EXERCISE DESCRIPTION >> Copy exactly the lines from the one containing "obj.parent = empty" to the one containing "bpy.data.objects.remove(obj)", both lines included, and nothing else.

** begin **

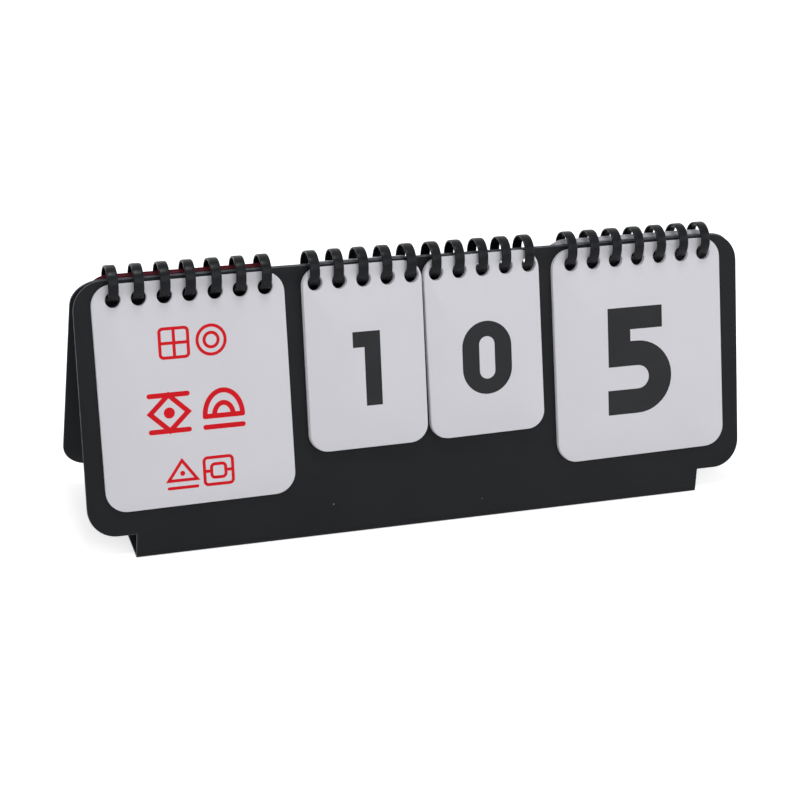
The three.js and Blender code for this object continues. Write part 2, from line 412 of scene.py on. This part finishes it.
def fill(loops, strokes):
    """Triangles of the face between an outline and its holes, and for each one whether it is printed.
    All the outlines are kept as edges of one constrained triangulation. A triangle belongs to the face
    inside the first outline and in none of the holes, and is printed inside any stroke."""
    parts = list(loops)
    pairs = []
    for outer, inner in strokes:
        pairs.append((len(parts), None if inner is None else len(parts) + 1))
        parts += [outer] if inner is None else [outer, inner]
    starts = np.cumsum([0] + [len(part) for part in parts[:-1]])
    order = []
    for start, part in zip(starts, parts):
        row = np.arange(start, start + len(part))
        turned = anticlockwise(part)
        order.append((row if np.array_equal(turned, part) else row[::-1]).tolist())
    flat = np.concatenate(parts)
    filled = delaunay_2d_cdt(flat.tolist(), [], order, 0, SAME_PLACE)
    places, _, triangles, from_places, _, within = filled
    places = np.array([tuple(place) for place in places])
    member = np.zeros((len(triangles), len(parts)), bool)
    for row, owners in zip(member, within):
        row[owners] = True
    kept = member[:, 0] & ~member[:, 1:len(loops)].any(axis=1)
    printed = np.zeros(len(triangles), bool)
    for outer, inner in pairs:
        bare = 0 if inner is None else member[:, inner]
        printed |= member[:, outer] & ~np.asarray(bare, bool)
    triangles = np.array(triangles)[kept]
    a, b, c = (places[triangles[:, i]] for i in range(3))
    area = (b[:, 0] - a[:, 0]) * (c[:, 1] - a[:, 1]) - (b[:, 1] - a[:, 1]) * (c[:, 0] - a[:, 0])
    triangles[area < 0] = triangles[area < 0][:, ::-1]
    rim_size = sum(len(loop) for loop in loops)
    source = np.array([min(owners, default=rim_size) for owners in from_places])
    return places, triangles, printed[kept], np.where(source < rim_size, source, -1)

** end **
** begin **

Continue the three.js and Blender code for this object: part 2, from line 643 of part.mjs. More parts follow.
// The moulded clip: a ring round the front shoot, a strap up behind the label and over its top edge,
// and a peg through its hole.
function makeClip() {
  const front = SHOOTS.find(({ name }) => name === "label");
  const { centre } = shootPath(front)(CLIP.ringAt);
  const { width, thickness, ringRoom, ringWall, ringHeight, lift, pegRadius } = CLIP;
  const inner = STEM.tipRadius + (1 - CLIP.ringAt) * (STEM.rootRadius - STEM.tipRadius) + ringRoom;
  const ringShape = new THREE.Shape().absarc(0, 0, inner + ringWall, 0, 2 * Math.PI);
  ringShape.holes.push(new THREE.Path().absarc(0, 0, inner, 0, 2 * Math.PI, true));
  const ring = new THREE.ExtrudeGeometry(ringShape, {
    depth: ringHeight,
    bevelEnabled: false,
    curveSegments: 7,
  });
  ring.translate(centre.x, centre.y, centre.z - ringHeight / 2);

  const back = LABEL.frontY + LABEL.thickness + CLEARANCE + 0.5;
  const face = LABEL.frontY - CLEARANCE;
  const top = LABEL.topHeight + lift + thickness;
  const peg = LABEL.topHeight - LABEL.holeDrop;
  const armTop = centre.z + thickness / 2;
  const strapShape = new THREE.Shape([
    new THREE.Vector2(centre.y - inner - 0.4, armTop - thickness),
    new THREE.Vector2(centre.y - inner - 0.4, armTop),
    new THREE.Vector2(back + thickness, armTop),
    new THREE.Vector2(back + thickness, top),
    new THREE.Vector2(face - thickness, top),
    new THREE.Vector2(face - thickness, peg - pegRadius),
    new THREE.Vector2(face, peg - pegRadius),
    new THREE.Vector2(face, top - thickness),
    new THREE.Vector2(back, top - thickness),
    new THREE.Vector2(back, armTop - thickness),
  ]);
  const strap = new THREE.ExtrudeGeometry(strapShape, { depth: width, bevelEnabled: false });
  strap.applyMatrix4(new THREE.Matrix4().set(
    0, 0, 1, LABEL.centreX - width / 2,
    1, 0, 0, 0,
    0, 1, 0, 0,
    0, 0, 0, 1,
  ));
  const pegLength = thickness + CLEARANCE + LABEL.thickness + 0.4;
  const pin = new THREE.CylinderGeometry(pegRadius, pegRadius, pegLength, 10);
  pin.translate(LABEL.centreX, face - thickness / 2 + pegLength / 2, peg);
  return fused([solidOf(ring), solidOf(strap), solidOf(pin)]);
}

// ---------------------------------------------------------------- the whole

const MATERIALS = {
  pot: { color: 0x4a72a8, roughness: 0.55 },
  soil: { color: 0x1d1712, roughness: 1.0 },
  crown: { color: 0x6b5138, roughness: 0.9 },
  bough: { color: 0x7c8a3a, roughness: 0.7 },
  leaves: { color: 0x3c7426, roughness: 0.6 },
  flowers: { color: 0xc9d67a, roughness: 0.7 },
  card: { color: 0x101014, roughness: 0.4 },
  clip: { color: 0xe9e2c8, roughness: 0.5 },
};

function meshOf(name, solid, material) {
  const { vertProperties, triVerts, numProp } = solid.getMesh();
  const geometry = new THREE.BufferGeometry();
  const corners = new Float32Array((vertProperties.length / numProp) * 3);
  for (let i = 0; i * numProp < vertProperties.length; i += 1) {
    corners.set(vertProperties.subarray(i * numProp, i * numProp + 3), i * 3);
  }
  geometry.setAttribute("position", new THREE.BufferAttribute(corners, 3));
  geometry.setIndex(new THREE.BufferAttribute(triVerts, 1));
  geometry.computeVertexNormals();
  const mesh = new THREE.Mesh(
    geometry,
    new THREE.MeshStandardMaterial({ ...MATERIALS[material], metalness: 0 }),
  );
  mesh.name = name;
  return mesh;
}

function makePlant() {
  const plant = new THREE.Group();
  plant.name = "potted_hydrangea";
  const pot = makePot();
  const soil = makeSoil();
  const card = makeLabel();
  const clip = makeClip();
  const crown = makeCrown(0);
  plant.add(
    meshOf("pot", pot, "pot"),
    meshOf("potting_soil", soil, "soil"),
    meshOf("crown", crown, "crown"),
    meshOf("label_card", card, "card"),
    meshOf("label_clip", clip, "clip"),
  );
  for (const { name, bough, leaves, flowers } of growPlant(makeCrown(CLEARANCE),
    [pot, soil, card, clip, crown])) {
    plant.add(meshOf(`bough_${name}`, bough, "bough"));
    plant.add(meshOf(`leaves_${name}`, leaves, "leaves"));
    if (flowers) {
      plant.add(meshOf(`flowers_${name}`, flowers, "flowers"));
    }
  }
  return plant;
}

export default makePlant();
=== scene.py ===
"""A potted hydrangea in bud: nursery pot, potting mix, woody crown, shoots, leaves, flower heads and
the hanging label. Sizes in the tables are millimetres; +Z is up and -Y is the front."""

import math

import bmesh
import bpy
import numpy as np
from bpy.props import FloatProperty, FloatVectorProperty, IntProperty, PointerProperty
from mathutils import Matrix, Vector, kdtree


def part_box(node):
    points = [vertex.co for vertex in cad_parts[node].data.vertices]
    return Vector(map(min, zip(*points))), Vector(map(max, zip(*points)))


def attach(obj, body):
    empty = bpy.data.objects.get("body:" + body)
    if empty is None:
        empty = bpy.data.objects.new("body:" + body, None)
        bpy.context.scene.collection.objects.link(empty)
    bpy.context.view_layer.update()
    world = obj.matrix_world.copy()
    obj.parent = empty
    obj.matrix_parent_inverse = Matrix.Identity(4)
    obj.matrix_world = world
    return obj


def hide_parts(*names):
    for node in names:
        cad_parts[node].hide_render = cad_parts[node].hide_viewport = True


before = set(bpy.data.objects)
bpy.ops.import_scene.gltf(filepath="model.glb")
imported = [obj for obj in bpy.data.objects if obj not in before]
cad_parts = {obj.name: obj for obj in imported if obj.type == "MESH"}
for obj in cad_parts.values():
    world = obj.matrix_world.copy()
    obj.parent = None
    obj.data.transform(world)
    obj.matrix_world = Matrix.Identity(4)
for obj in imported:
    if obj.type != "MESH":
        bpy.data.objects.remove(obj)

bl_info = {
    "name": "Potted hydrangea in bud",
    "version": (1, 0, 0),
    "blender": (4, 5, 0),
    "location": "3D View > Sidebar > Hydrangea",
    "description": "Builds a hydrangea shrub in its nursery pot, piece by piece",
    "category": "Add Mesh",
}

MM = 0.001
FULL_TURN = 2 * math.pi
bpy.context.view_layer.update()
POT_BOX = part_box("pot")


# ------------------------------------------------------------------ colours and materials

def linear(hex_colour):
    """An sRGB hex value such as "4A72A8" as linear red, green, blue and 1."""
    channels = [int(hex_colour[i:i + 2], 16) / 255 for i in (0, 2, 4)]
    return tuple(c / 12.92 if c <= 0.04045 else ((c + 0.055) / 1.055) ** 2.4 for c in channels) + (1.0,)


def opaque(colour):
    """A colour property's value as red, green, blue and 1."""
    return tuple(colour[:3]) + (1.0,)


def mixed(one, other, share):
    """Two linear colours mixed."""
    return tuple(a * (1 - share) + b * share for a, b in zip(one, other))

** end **

TASK ANSWER >>
    obj.parent = empty
    obj.matrix_parent_inverse = Matrix.Identity(4)
    obj.matrix_world = world
    return obj


def hide_parts(*names):
    for node in names:
        cad_parts[node].hide_render = cad_parts[node].hide_viewport = True


before = set(bpy.data.objects)
bpy.ops.import_scene.gltf(filepath="model.glb")
imported = [obj for obj in bpy.data.objects if obj not in before]
cad_parts = {obj.name: obj for obj in imported if obj.type == "MESH"}
for obj in cad_parts.values():
    world = obj.matrix_world.copy()
    obj.parent = None
    obj.data.transform(world)
    obj.matrix_world = Matrix.Identity(4)
for obj in imported:
    if obj.type != "MESH":
        bpy.data.objects.remove(obj)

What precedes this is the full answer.